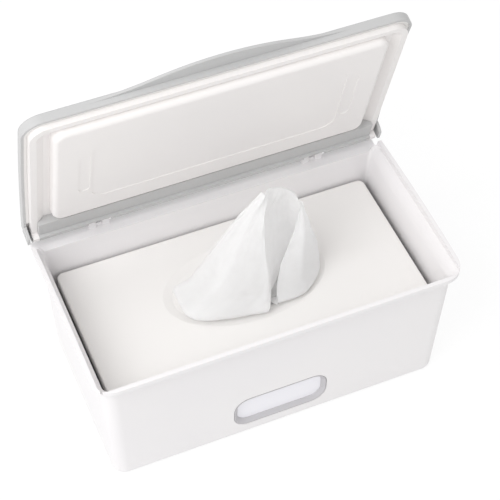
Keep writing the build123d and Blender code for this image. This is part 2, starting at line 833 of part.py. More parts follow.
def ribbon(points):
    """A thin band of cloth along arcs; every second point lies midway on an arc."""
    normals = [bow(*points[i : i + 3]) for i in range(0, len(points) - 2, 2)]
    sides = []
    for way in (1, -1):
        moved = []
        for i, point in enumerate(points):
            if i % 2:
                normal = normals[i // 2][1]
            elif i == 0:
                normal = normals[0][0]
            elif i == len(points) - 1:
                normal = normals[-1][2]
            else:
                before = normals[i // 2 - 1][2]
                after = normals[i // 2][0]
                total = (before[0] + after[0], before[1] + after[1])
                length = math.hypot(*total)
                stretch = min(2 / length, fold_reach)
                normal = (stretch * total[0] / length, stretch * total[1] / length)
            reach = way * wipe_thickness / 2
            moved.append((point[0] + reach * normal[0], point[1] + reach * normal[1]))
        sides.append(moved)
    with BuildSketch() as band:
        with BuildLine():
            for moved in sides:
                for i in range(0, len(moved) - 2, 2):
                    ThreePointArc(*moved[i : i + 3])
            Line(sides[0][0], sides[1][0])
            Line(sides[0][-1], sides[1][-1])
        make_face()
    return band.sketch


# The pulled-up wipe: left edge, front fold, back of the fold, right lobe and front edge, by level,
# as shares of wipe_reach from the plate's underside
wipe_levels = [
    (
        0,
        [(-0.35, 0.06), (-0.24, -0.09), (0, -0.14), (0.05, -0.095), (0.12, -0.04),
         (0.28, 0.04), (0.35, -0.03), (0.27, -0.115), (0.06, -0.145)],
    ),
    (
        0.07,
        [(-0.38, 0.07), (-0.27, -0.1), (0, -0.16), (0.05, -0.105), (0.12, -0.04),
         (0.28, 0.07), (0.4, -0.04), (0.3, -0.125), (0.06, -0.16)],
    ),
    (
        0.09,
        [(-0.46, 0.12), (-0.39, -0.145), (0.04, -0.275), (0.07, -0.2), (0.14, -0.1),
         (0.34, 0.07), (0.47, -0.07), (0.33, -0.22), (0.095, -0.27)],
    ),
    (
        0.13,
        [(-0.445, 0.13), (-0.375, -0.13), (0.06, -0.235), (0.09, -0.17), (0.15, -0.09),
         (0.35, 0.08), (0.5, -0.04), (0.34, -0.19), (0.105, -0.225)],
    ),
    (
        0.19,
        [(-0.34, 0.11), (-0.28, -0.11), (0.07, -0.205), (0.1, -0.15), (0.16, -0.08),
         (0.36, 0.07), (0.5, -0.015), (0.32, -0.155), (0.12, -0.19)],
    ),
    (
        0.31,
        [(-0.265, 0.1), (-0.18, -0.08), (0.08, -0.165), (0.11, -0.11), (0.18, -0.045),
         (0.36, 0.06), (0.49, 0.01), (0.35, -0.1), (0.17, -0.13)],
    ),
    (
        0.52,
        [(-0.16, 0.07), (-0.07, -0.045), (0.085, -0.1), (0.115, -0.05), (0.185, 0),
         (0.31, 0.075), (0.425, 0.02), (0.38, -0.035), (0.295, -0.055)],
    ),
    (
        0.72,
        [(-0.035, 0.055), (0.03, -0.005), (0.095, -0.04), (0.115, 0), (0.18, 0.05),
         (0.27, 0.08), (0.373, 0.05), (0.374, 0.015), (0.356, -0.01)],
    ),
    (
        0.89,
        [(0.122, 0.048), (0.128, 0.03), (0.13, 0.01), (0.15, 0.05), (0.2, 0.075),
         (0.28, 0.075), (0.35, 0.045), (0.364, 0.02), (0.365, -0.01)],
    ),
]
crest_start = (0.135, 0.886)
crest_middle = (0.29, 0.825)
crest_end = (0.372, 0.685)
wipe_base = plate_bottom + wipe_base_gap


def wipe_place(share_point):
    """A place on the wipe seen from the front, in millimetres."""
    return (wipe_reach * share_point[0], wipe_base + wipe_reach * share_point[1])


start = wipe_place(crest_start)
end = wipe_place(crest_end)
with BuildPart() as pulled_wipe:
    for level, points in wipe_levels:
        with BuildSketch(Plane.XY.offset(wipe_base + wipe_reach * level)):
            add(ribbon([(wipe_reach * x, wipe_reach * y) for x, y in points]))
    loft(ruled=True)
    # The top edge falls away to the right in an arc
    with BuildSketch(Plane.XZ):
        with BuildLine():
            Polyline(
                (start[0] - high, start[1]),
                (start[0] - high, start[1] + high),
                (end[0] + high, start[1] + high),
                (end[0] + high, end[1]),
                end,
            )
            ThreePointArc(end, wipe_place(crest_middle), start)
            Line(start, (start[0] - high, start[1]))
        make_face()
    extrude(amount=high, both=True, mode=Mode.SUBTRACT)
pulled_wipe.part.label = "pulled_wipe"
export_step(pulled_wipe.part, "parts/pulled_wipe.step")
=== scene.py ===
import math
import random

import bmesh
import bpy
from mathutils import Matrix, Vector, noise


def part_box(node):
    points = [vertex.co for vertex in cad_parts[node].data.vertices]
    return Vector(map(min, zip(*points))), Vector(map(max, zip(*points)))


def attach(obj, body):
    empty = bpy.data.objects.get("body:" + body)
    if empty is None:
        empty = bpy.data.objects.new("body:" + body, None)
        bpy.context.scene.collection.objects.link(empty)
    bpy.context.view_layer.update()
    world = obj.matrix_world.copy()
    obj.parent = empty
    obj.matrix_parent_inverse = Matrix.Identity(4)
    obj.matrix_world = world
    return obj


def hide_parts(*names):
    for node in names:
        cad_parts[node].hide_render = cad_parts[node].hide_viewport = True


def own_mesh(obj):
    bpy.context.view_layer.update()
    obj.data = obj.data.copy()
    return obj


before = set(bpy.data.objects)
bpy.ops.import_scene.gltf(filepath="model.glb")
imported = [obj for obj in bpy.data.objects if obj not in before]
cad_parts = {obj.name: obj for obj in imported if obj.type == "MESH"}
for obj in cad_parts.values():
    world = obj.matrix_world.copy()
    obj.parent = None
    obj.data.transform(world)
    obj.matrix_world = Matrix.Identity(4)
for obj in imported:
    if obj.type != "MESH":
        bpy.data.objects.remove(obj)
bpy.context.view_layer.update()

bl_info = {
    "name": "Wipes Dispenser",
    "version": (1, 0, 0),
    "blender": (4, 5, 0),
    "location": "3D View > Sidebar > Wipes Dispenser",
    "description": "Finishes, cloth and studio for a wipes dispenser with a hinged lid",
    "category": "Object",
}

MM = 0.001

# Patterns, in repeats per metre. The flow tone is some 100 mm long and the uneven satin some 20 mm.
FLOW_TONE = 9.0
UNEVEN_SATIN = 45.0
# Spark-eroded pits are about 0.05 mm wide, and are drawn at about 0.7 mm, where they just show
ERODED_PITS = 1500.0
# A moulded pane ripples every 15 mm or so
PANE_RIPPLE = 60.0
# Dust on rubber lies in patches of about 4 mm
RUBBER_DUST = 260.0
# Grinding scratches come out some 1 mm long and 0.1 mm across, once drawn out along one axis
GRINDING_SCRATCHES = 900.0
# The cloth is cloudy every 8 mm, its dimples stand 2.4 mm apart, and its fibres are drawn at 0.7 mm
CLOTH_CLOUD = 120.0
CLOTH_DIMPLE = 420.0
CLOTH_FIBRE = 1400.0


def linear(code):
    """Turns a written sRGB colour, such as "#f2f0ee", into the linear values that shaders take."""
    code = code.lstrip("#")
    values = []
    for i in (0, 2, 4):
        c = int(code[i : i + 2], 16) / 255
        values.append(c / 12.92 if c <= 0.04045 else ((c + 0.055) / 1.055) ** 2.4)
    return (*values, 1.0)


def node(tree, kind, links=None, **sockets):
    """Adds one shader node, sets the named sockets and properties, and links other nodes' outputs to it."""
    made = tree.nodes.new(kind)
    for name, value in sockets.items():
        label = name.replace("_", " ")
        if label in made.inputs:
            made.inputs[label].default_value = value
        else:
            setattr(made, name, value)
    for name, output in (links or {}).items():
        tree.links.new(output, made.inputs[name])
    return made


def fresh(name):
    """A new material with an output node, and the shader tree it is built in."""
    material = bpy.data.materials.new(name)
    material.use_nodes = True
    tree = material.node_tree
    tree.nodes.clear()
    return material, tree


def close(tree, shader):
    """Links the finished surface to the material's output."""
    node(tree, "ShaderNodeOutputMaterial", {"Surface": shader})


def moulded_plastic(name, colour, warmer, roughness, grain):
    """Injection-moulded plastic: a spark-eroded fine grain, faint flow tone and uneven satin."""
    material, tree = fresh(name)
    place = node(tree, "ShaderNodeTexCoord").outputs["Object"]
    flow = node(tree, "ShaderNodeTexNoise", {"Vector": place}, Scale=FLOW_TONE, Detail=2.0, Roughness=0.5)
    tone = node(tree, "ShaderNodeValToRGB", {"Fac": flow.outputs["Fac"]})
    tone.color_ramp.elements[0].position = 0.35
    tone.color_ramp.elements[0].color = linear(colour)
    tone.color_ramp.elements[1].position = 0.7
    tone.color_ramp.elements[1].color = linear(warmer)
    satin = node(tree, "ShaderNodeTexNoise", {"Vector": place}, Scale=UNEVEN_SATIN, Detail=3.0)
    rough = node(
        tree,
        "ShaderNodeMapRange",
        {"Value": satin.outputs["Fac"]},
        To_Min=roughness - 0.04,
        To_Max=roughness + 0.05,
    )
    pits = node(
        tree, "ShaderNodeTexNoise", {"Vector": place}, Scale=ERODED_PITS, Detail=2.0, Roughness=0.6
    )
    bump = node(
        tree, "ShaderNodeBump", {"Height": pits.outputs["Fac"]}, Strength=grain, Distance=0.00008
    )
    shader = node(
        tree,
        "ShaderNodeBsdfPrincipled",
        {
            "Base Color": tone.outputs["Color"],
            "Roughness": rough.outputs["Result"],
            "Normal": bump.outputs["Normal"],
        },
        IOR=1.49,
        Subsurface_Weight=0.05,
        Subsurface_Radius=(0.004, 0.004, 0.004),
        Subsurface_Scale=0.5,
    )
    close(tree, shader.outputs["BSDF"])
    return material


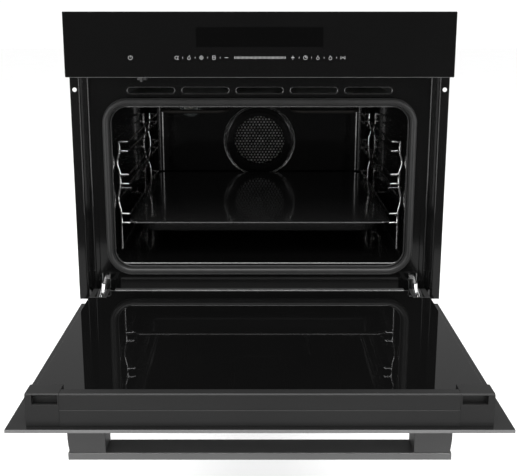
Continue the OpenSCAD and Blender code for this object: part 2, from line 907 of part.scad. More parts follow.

■ EXERCISE
Print only the run of lines that begins with the line containing "start = wipe_place(crest_start)" and ends with the line containing "for node in", both included, exactly as they read.

■ RESULT BELOW
start = wipe_place(crest_start)
end = wipe_place(crest_end)
with BuildPart() as pulled_wipe:
    for level, points in wipe_levels:
        with BuildSketch(Plane.XY.offset(wipe_base + wipe_reach * level)):
            add(ribbon([(wipe_reach * x, wipe_reach * y) for x, y in points]))
    loft(ruled=True)
    # The top edge falls away to the right in an arc
    with BuildSketch(Plane.XZ):
        with BuildLine():
            Polyline(
                (start[0] - high, start[1]),
                (start[0] - high, start[1] + high),
                (end[0] + high, start[1] + high),
                (end[0] + high, end[1]),
                end,
            )
            ThreePointArc(end, wipe_place(crest_middle), start)
            Line(start, (start[0] - high, start[1]))
        make_face()
    extrude(amount=high, both=True, mode=Mode.SUBTRACT)
pulled_wipe.part.label = "pulled_wipe"
export_step(pulled_wipe.part, "parts/pulled_wipe.step")
=== scene.py ===
import math
import random

import bmesh
import bpy
from mathutils import Matrix, Vector, noise


def part_box(node):
    points = [vertex.co for vertex in cad_parts[node].data.vertices]
    return Vector(map(min, zip(*points))), Vector(map(max, zip(*points)))


def attach(obj, body):
    empty = bpy.data.objects.get("body:" + body)
    if empty is None:
        empty = bpy.data.objects.new("body:" + body, None)
        bpy.context.scene.collection.objects.link(empty)
    bpy.context.view_layer.update()
    world = obj.matrix_world.copy()
    obj.parent = empty
    obj.matrix_parent_inverse = Matrix.Identity(4)
    obj.matrix_world = world
    return obj


def hide_parts(*names):
    for node in names:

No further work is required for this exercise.